**EXERCISE TASK**
Repeat verbatim, and only, the lines of the data below, beginning at the line that contains "obj.matrix_parent_inverse = Matrix.Identity(4)" and stopping after the line that contains "# ---------- shader".

**SOURCE DATA**

--- begin ---

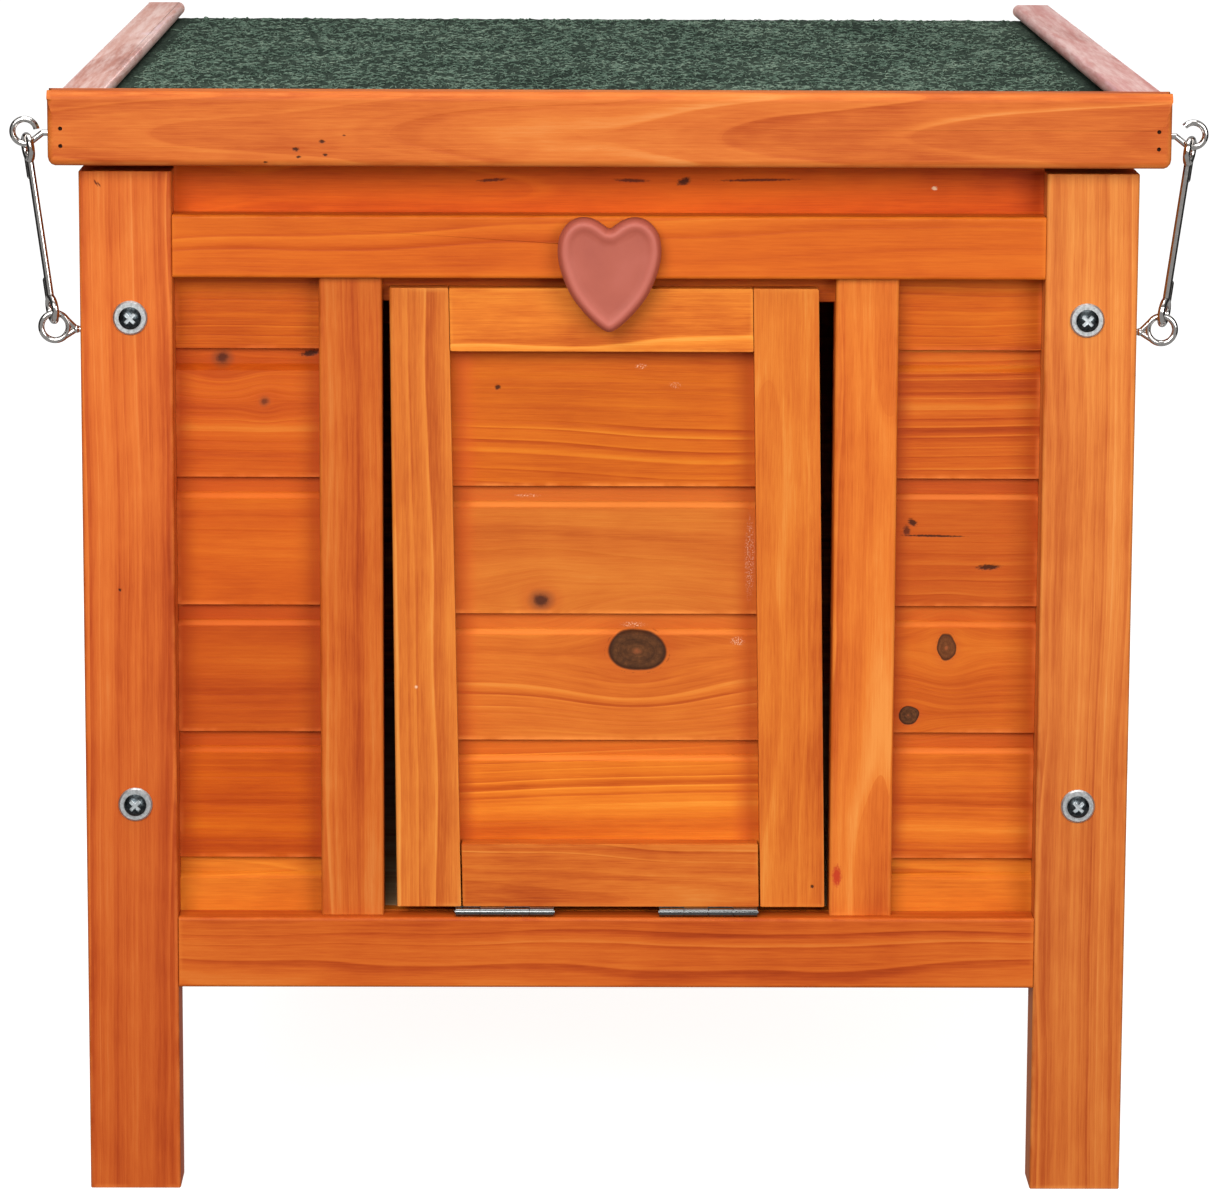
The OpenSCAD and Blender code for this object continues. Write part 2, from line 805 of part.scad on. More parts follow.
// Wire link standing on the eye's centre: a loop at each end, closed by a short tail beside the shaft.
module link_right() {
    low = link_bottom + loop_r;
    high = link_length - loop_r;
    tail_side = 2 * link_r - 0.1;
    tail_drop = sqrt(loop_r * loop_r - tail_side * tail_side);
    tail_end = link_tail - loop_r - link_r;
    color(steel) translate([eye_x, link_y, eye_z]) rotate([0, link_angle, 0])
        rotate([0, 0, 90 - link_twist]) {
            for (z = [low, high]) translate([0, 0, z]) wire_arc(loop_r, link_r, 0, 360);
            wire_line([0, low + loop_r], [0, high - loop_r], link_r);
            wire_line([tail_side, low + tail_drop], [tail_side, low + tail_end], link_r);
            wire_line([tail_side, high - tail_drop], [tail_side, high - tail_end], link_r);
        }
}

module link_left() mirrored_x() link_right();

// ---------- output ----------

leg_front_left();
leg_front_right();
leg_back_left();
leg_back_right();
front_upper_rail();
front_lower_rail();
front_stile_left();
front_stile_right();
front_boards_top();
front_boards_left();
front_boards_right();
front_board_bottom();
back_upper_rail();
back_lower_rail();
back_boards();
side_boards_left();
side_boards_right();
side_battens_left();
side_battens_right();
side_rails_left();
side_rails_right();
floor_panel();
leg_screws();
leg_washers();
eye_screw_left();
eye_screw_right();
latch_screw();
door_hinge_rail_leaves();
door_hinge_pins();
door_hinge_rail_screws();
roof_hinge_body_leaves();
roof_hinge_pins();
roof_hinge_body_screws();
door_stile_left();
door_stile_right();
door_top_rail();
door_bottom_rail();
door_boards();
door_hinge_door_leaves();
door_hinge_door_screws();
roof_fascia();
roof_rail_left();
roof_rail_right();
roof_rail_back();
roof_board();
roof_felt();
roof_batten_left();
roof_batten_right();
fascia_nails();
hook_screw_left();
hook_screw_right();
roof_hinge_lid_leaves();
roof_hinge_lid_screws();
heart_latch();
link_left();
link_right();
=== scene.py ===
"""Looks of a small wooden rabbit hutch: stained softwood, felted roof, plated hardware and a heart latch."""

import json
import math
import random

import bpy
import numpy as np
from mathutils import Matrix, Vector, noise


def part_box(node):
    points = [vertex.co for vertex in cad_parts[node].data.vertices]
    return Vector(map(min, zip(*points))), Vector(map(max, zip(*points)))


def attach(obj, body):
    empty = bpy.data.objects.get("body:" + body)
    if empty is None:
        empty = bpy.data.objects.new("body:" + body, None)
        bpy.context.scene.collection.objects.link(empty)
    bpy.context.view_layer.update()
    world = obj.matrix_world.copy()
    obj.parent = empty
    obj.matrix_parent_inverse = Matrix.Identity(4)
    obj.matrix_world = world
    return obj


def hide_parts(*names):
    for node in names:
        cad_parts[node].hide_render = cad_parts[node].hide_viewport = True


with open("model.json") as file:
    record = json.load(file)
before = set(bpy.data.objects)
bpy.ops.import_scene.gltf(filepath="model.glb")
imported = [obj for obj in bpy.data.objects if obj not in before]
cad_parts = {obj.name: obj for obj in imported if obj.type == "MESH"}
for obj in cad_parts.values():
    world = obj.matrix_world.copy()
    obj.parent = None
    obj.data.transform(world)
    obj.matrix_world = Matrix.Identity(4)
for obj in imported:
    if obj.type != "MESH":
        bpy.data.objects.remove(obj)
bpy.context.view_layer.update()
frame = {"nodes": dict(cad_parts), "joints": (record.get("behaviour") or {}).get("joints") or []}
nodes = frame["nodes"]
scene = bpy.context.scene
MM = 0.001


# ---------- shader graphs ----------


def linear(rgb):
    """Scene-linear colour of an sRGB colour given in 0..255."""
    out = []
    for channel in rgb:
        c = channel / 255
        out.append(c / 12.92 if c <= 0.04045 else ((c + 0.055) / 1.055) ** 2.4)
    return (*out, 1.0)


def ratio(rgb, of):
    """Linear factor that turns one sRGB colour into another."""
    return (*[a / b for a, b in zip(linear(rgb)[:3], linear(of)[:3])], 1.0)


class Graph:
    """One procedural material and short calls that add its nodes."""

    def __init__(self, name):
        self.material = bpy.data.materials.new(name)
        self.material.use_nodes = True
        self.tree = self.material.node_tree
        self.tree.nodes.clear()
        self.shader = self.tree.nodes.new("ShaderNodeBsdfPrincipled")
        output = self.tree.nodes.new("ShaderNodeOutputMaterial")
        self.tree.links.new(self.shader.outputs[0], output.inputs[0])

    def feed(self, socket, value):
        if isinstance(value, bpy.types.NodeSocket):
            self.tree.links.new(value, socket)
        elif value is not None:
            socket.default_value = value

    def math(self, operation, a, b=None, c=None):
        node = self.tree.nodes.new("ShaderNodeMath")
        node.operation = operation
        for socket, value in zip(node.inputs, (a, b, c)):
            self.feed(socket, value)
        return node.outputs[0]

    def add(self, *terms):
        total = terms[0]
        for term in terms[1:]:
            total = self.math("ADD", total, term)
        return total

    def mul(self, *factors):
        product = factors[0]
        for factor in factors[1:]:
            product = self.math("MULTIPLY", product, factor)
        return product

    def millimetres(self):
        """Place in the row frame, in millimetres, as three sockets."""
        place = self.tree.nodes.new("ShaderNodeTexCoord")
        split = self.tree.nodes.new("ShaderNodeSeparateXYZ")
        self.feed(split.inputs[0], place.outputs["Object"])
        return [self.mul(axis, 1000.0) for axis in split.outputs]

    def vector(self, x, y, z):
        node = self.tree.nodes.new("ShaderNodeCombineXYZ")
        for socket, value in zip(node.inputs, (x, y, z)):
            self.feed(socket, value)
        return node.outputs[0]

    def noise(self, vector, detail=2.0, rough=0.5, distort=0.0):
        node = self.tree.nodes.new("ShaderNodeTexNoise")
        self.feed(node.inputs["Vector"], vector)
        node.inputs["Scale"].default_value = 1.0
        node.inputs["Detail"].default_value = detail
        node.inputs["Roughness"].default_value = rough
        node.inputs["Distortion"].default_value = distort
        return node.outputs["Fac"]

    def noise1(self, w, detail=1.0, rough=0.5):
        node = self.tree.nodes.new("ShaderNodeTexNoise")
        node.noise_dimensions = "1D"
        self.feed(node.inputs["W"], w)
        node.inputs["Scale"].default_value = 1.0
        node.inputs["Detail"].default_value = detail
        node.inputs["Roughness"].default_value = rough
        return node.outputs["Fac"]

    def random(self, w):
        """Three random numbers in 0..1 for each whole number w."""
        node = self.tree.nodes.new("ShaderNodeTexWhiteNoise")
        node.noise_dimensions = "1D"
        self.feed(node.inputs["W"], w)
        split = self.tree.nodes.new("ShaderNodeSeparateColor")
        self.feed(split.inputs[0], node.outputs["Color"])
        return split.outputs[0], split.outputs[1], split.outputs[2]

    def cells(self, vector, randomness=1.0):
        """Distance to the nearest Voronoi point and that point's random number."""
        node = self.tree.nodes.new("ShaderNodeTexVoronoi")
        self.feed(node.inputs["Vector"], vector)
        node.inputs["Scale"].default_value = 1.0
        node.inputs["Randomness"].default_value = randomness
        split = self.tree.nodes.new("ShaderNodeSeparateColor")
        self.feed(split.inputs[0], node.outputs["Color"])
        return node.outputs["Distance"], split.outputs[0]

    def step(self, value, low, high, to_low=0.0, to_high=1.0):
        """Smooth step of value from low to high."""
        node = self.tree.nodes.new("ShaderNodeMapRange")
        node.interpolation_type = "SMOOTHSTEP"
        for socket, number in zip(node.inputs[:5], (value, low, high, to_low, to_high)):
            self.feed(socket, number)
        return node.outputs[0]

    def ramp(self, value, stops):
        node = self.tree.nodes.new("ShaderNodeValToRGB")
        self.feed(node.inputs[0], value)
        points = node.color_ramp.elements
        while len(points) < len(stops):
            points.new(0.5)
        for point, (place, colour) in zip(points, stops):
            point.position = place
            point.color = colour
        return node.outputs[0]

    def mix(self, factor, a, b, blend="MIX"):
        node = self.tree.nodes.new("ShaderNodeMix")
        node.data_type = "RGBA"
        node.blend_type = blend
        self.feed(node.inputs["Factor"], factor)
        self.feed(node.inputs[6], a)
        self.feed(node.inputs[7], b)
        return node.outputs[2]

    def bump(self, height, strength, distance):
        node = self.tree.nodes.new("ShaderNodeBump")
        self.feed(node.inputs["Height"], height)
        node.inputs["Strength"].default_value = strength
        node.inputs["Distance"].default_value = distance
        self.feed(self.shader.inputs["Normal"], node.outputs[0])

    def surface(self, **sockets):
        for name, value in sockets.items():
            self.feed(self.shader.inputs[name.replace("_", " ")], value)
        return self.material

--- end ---
--- begin ---

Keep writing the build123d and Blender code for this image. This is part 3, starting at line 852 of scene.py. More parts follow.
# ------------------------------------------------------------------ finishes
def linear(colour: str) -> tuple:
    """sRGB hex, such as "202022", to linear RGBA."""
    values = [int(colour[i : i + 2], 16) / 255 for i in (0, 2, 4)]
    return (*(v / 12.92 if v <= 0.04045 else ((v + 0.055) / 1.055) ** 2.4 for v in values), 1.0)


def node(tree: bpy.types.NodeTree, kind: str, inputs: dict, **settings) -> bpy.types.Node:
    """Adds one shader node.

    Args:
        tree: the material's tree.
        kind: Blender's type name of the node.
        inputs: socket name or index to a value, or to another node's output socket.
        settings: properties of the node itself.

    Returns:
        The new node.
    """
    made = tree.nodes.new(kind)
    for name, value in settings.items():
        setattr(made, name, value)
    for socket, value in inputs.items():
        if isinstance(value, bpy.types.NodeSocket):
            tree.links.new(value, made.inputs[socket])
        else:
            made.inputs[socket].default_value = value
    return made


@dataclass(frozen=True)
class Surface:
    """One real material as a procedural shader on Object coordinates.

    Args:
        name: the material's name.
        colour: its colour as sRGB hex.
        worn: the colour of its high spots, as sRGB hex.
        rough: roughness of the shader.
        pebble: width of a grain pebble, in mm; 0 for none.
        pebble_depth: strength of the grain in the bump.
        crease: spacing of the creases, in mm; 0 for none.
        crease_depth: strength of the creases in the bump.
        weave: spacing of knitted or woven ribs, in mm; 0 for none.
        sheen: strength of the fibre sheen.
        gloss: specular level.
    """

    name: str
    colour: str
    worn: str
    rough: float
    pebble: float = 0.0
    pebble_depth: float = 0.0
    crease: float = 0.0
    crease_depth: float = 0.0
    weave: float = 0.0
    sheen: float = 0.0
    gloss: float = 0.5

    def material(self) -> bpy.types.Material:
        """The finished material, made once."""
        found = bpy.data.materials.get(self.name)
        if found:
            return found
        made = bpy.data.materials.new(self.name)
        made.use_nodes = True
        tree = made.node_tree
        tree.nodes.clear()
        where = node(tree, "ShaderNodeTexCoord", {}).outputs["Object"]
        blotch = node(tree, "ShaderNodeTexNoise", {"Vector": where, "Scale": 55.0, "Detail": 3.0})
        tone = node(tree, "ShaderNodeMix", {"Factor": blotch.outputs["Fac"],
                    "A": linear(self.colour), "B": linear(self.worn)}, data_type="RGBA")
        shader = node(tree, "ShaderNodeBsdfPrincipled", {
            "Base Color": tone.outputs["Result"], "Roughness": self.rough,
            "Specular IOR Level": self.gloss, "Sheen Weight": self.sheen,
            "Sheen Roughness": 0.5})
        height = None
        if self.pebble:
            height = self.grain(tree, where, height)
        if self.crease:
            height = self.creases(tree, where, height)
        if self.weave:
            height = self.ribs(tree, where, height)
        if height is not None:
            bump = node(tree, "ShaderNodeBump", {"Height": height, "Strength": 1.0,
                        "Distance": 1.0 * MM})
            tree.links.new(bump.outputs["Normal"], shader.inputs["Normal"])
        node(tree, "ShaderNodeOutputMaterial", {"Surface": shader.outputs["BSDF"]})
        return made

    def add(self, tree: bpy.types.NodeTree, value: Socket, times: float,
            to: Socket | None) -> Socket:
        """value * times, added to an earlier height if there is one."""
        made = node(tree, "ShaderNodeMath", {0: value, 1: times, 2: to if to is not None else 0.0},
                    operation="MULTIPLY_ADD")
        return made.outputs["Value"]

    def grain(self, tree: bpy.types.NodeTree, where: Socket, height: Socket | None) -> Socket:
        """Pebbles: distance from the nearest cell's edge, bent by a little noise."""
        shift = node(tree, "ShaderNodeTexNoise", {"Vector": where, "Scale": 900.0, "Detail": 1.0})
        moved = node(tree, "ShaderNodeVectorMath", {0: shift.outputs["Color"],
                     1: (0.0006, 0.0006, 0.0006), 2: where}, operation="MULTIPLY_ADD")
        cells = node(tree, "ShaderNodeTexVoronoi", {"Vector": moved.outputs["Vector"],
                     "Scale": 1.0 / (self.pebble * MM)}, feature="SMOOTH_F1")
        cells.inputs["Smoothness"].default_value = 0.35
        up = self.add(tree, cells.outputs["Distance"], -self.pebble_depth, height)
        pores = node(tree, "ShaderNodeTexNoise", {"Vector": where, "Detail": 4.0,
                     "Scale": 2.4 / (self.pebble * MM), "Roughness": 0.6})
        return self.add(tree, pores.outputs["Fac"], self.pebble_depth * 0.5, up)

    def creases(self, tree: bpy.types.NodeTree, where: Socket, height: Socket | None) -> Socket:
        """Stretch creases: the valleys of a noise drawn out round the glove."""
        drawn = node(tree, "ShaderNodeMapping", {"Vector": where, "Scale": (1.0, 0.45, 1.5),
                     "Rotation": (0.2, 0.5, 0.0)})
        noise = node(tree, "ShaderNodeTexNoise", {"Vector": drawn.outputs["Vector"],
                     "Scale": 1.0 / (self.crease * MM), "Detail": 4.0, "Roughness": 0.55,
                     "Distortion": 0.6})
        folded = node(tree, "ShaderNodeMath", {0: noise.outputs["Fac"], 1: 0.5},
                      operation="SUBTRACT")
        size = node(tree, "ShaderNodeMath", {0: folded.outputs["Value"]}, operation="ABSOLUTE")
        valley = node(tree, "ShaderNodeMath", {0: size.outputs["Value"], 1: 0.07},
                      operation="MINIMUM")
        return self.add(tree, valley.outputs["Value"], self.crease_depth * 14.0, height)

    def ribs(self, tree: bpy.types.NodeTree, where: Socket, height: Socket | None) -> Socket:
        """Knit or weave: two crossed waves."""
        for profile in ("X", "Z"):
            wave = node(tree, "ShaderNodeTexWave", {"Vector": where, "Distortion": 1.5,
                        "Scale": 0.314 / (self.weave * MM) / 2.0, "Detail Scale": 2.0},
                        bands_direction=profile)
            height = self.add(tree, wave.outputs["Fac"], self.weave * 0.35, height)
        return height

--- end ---
--- begin ---

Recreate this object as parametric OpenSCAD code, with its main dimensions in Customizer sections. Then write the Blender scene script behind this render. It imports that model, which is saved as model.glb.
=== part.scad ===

--- end ---

**TASK ANSWER**
    obj.matrix_parent_inverse = Matrix.Identity(4)
    obj.matrix_world = world
    return obj


def hide_parts(*names):
    for node in names:
        cad_parts[node].hide_render = cad_parts[node].hide_viewport = True


with open("model.json") as file:
    record = json.load(file)
before = set(bpy.data.objects)
bpy.ops.import_scene.gltf(filepath="model.glb")
imported = [obj for obj in bpy.data.objects if obj not in before]
cad_parts = {obj.name: obj for obj in imported if obj.type == "MESH"}
for obj in cad_parts.values():
    world = obj.matrix_world.copy()
    obj.parent = None
    obj.data.transform(world)
    obj.matrix_world = Matrix.Identity(4)
for obj in imported:
    if obj.type != "MESH":
        bpy.data.objects.remove(obj)
bpy.context.view_layer.update()
frame = {"nodes": dict(cad_parts), "joints": (record.get("behaviour") or {}).get("joints") or []}
nodes = frame["nodes"]
scene = bpy.context.scene
MM = 0.001


# ---------- shader graphs ----------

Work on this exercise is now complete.